WHAT IS EXPECTED: Copy each line in which the string "axes" occurs.

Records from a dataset
%%

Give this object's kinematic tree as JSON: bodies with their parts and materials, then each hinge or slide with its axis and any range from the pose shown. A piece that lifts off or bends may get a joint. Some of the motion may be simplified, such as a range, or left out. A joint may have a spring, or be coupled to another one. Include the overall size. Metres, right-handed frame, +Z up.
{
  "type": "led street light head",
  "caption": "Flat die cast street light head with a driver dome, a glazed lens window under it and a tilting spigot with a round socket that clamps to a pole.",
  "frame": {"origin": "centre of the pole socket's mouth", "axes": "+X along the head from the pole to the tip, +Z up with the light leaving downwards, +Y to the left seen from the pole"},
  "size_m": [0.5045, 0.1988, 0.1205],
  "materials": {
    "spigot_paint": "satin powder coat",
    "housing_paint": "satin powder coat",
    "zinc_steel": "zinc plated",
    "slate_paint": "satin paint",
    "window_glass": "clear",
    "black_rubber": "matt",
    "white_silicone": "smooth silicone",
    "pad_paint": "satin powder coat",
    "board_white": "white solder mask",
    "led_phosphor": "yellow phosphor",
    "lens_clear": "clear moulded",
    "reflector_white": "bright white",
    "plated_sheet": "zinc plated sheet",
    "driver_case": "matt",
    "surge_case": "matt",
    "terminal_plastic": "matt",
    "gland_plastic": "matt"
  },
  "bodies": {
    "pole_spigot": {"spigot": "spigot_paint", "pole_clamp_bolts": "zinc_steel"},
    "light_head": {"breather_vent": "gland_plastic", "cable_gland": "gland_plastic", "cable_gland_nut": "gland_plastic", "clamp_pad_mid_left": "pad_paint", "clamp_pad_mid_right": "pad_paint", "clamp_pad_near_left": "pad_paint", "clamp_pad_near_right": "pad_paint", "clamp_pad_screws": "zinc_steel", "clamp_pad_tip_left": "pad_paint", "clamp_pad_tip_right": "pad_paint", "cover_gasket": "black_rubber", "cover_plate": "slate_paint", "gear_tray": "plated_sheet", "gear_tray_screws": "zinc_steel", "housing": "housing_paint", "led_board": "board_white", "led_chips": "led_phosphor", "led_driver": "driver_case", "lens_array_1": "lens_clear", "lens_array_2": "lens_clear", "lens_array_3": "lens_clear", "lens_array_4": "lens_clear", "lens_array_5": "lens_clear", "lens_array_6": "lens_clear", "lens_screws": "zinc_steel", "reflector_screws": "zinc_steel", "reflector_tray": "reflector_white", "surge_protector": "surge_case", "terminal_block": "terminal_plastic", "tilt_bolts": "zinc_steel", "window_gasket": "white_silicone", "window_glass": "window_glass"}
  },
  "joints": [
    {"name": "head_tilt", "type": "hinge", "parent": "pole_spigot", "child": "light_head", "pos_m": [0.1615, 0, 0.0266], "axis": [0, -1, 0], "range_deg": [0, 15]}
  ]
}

%%
%%

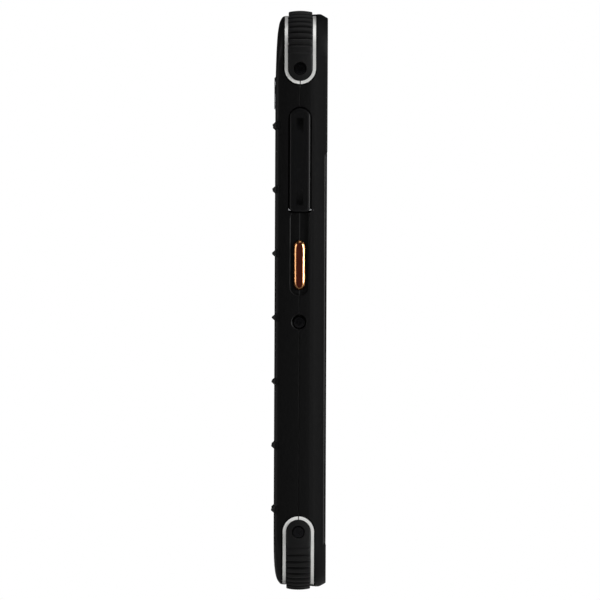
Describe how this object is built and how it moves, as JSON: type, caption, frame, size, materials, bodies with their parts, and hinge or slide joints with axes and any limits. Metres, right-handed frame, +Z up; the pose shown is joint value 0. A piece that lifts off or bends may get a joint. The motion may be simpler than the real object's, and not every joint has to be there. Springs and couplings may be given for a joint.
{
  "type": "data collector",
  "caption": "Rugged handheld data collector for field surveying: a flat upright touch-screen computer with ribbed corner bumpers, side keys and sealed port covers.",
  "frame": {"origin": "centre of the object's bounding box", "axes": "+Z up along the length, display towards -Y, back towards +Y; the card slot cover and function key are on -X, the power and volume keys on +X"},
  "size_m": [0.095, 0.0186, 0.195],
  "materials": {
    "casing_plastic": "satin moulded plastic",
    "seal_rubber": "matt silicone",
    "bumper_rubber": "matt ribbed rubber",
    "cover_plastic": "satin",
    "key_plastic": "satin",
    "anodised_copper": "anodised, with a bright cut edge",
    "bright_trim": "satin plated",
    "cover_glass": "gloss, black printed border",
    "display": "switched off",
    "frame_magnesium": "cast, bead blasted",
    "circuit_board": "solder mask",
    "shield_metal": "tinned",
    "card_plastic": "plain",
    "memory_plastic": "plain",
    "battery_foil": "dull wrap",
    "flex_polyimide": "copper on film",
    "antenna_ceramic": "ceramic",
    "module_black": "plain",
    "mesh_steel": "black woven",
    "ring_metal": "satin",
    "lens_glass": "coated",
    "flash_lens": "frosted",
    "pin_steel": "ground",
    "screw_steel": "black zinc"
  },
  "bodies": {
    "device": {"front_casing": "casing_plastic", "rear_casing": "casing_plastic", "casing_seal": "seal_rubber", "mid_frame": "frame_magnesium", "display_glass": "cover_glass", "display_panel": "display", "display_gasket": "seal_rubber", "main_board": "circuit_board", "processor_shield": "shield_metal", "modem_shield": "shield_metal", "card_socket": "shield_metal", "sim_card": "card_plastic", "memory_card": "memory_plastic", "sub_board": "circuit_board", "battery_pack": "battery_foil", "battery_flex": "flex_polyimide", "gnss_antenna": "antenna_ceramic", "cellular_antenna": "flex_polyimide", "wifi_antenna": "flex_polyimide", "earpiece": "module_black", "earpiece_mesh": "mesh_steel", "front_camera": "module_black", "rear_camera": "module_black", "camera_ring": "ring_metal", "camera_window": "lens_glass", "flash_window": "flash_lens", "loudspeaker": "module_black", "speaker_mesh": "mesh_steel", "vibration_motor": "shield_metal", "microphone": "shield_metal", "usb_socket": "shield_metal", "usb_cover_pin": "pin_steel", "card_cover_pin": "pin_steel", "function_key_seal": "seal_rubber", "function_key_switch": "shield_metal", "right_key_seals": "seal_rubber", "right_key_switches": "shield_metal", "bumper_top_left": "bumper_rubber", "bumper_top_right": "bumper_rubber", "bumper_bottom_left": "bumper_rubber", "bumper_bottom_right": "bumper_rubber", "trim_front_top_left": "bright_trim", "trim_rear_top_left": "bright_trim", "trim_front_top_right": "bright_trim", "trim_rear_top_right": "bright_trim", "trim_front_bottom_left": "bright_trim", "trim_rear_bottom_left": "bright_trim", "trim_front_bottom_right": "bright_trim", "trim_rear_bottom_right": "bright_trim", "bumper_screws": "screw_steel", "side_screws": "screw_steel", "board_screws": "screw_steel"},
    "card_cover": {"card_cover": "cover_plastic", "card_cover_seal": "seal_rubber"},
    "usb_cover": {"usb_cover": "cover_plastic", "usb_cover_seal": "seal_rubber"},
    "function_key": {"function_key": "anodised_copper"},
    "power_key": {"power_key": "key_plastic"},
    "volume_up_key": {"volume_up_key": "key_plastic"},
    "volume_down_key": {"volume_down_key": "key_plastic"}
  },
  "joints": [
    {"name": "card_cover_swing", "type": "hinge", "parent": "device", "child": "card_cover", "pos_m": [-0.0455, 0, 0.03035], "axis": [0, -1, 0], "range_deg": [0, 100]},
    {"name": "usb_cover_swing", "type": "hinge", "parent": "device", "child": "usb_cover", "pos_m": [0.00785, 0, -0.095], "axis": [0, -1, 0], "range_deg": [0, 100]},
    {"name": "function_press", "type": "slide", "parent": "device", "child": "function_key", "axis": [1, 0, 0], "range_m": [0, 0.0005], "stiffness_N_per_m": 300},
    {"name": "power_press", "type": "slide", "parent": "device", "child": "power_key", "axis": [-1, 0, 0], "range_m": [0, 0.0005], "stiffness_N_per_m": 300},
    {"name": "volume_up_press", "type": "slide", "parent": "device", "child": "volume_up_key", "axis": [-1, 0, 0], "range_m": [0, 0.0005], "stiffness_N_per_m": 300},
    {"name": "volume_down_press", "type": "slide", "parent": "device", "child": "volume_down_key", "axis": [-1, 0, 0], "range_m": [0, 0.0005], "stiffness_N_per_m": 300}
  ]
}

%%

OUTPUT OF THE EXERCISE:
  "frame": {"origin": "centre of the pole socket's mouth", "axes": "+X along the head from the pole to the tip, +Z up with the light leaving downwards, +Y to the left seen from the pole"},
Describe how this object is built and how it moves, as JSON: type, caption, frame, size, materials, bodies with their parts, and hinge or slide joints with axes and any limits. Metres, right-handed frame, +Z up; the pose shown is joint value 0. A piece that lifts off or bends may get a joint. The motion may be simpler than the real object's, and not every joint has to be there. Springs and couplings may be given for a joint.
  "frame": {"origin": "centre of the object's bounding box", "axes": "+Z up along the length, display towards -Y, back towards +Y; the card slot cover and function key are on -X, the power and volume keys on +X"},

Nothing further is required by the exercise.